DIRECTIONS
How does the data below read from its first line through the line containing "import Sketcher"? Print those lines exactly.
■ ■ ■ ■
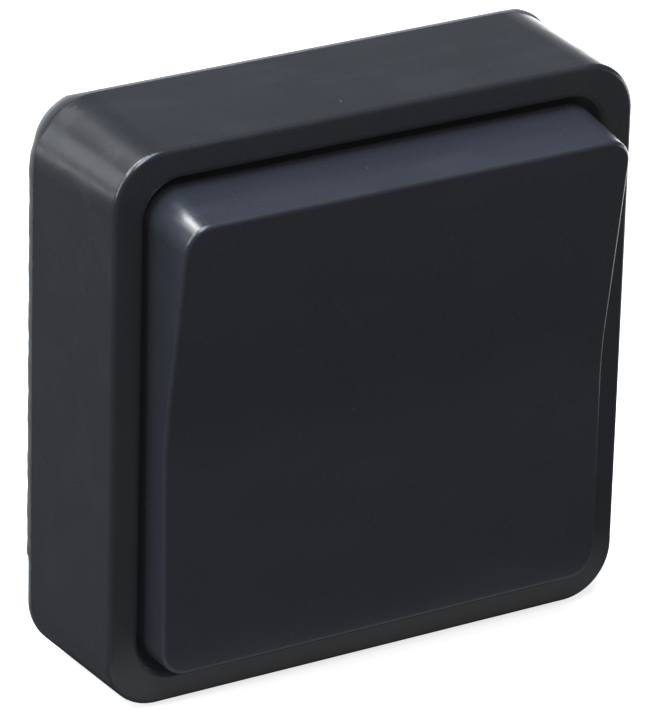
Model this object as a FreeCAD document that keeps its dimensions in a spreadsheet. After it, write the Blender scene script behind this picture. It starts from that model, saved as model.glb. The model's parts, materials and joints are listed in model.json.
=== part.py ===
"""Flush weatherproof rocker switch, in millimetres.

X is to the right seen from the front, Y goes into the wall and Z is up. The origin is the centre of the wall
plane, Y = 0. Sizes that end in _out are distances in front of that plane, which is towards -Y.
"""
import FreeCAD, Part
import math
import os

import Sketcher

Vector = FreeCAD.Vector
RIGHT = Vector(1, 0, 0)
INTO_WALL = Vector(0, 1, 0)
UP = Vector(0, 0, 1)
# how far a feature reaches into its neighbour to join it, and how far a cutting tool goes past a surface
BITE = 0.5
PAST = 1.0
ALMOST = 0.999

DRIVING_SIZES = {
    # housing
    "housing_flare": 0.75,
    "corner_radius": 8.9,
    "corner_draw": 1.5,
    "opening_radius": 5.5,
    "opening_extra": 0.3,
    "rim_out": 21.5,
    "rim_width": 4.55,
    "rim_round": 0.7,
    "rim_inner_round": 0.9,
    "outer_wall": 1.7,
    "collar_wall": 1.5,
    "rim_skin": 2.4,
    "deck_sink": 6.0,
    "deck_thick": 2.0,
    "wall_rib_thick": 1.0,
    "wall_rib_pitch": 20.0,
    "deck_rib_height": 2.5,
    "stop_gap": 0.15,
    "stop_inset": 13.2,
    "stop_width": 9.0,
    "stop_depth": 4.0,
    # rear gasket
    "gasket_thick": 1.2,
    "gasket_width": 4.0,
    "gasket_proud": 0.3,
    "lip_top_inset": 0.6,
    "lip_low_inset": 7.1,
    # pivot between the rocker and the housing
    "pivot_sink": 4.5,
    "pin_radius": 1.6,
    "pin_clearance": 0.05,
    "ear_radius": 3.9,
    "ear_thick": 2.5,
    "ear_inset": 9.2,
    "lug_thick": 2.0,
    "lug_gap": 0.35,
    "lug_radius": 3.2,
    "pin_past_ear": 0.3,
    # rocker
    "rocker_gap_side": 0.5,
    "rocker_gap_end": 0.9,
    "rocker_draft_side": 3.6,
    "rocker_draft_end": 6.4,
    "rocker_skirt": 1.5,
    "rocker_rise": 8.45,
    "rocker_dish": 4.7,
    "rocker_throw": 4.0,
    "valley_radius": 60.0,
    "rocker_corner_ease": 0.5,
    "rocker_wall": 2.0,
    "rocker_round": 0.6,
    "rib_thick": 1.2,
    "rib_height": 2.5,
    "rib_pitch": 11.0,
    "finger_sink": 1.5,
    "finger_thick": 2.0,
    "finger_width": 6.0,
    "finger_tip_radius": 1.5,
    # boot round the finger
    "boot_half_width": 11.0,
    "boot_half_height": 8.0,
    "boot_corner": 2.5,
    "boot_fit": 0.05,
    "boot_wall": 1.0,
    "boot_flange": 1.6,
    "boot_gap": 0.25,
    "boot_neck_wall": 1.2,
    "boot_neck_back": 0.3,
    # screws that hold the housing
    "screw_inset": 8.2,
    "screw_margin": 3.0,
    "screw_radius": 1.5,
    "screw_head_radius": 3.0,
    "screw_head_height": 2.0,
    "screw_hole_gap": 0.4,
    "screw_end_out": 1.0,
    "cross_half_length": 1.65,
    "cross_half_width": 0.4,
    "cross_depth": 1.2,
    "thread_gap": 0.05,
    "seal_thick": 1.2,
    "seal_sink": 0.9,
    "seal_radius": 3.3,
    "seal_fit": 0.1,
    "boss_radius": 4.0,
    "boss_gap": 0.3,
    "bush_radius": 3.0,
    "bush_collar": 0.8,
    "bush_out": 5.0,
    # support plate
    "plate_gap": 1.0,
    "plate_corner": 6.0,
    "plate_thick": 1.2,
    "slot_inset": 5.5,
    "slot_width": 4.2,
    "slot_length": 7.0,
    # mechanism base and cover
    "base_wall": 1.1,
    "base_corner": 5.0,
    "base_floor": 2.0,
    "base_gap": 0.3,
    "shoulder": 2.4,
    "shoulder_thick": 2.0,
    "cover_lip": 4.0,
    "cover_corner": 7.0,
    "cover_thick": 2.0,
    "leg_thick": 1.4,
    "leg_side_gap": 0.1,
    "leg_axle_gap": 0.2,
    "chamber_half_width": 5.0,
    "chamber_half_height": 9.0,
    "partition": 1.2,
    "window_gap": 0.8,
    "window_corner": 1.0,
    "cover_screw_inset": 5.5,
    "cover_screw_radius": 1.2,
    "cover_screw_length": 9.0,
    "cover_screw_gap": 0.15,
    "driver_slot_half": 0.3,
    "driver_slot_depth": 0.6,
    # lever, plunger and spring
    "lever_pivot_depth": 5.5,
    "lever_axle_radius": 1.5,
    "lever_half_width": 3.5,
    "lever_half_height": 3.1,
    "lever_tail": 5.5,
    "bearing_length": 1.6,
    "bearing_end_gap": 0.2,
    "fork_out": 5.0,
    "fork_gap": 0.1,
    "fork_depth": 3.8,
    "bore_radius": 1.85,
    "bore_depth": 9.5,
    "plunger_gap": 0.07,
    "plunger_reach": 7.0,
    "plunger_length": 5.0,
    "spring_wire": 0.3,
    "spring_radius": 1.3,
    "spring_turns": 4.0,
    "spring_end_gap": 0.1,
    # contacts and terminals
    "contact_gap": 0.3,
    "contact_swing": 4.0,
    "contact_thick": 0.8,
    "contact_half_width": 3.0,
    "contact_end_gap": 1.0,
    "tip_inset": 1.0,
    "tip_radius": 1.3,
    "tip_height": 0.8,
    "tip_air": 0.08,
    "knife_gap": 0.1,
    "knife_height": 2.3,
    "knife_half": 1.2,
    "knife_edge_half": 0.01,
    "groove_radius": 0.6,
    "groove_depth": 0.25,
    "strip_thick": 1.0,
    "strip_tail": 4.4,
    "strip_slot_gap": 0.1,
    "cage_wall": 0.8,
    "cage_side_gap": 0.1,
    "cage_rear_gap": 1.0,
    "cage_length": 3.7,
    "cage_gap": 0.3,
    "cage_tail_gap": 0.2,
    "wire_tail_gap": 0.1,
    "wire_screw_gap": 0.6,
    "pocket_room": 1.2,
    "wire_radius": 1.7,
    "terminal_screw_radius": 1.5,
    "terminal_head_radius": 2.4,
    "terminal_head_height": 1.7,
    "terminal_head_gap": 0.1,
    "terminal_way_gap": 0.3,
}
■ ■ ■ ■
ANSWER FOR THIS EXERCISE
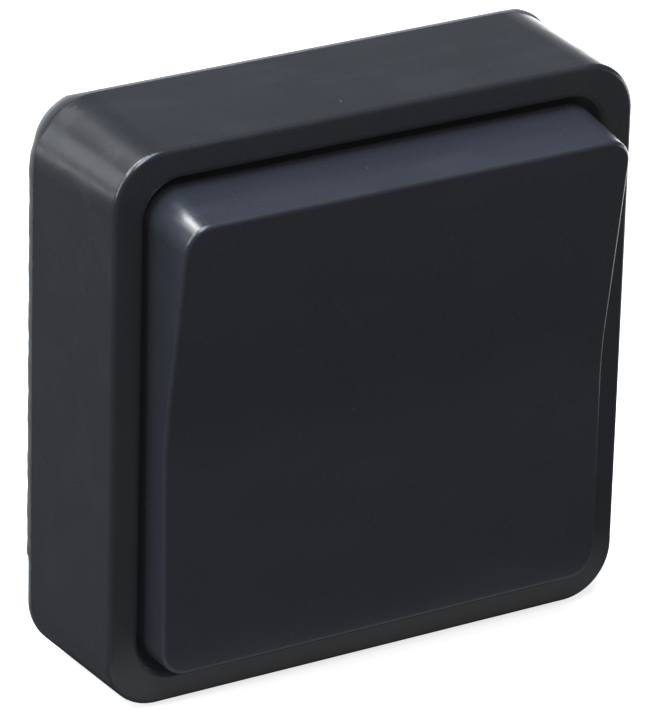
Model this object as a FreeCAD document that keeps its dimensions in a spreadsheet. After it, write the Blender scene script behind this picture. It starts from that model, saved as model.glb. The model's parts, materials and joints are listed in model.json.
=== part.py ===
"""Flush weatherproof rocker switch, in millimetres.

X is to the right seen from the front, Y goes into the wall and Z is up. The origin is the centre of the wall
plane, Y = 0. Sizes that end in _out are distances in front of that plane, which is towards -Y.
"""
import FreeCAD, Part
import math
import os

import Sketcher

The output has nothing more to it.